Strawberries are a high demand crop for both pick-your-own and local retail markets. While this crop commands premium prices, growing strawberries in southern West Virginia has been tricky due to challenges like deer and weed pressure, labor demands and planting time conflicts. With their Northeast SARE Farmer Grant, Kent and Jennifer Gilkerson of Sunset Berry Farm and Produce in Alderson, WV tested different planting dates for their potential to address these challenges.
In WV, current strawberry planting recommendations are limited to a narrow window in August. The Gilkersons compared the recommended date with three additional planting dates later in the season, spaced two weeks apart. Strawberries were planted in a field setting using plasticulture on Aug 23, Sept 5 and 20, and Oct 4. The plots were evaluated based on bloom dates, crown development, runner production, and fruit production. They found that the two early planting dates had the most favorable branch crown development and fruit production. The Oct planting date did not produce well. However, on their farm, the Sept 20 planting date produced a great crop of strawberries and required less physical labor for runner and weed removal.

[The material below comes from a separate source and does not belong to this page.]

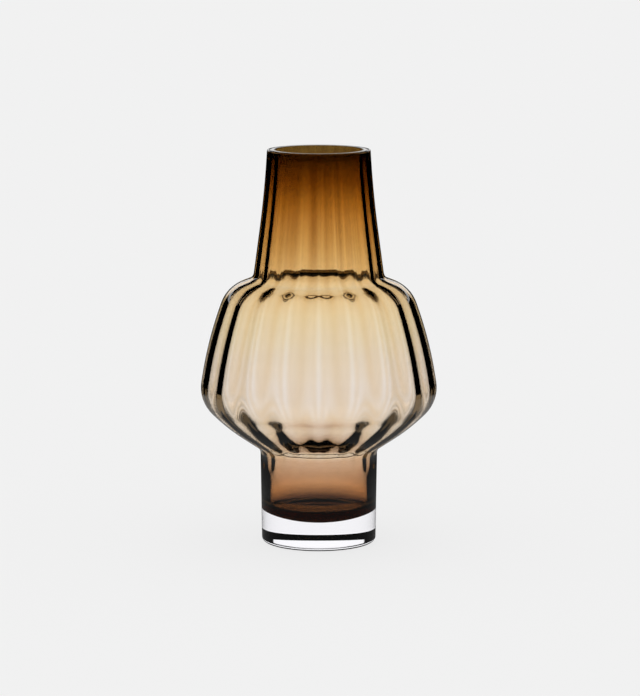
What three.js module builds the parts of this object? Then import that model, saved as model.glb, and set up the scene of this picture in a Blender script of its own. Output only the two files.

As a result of the project, the Gilkersons have changed their strawberry planting dates to the first week of September. Pushing the timing back by just two weeks has allowed them to get other work completed (eg., corn and watermelon harvest) helping spread out labor demands on the farm. They also saw a healthier strawberry crop due to less weed pressure and decreased deer damage as well as reduced demand for labor to pull weeds and remove runners. They hope that the results of their study will benefit other growers in southeastern West Virginia who might be interested in starting or expanding strawberry operations.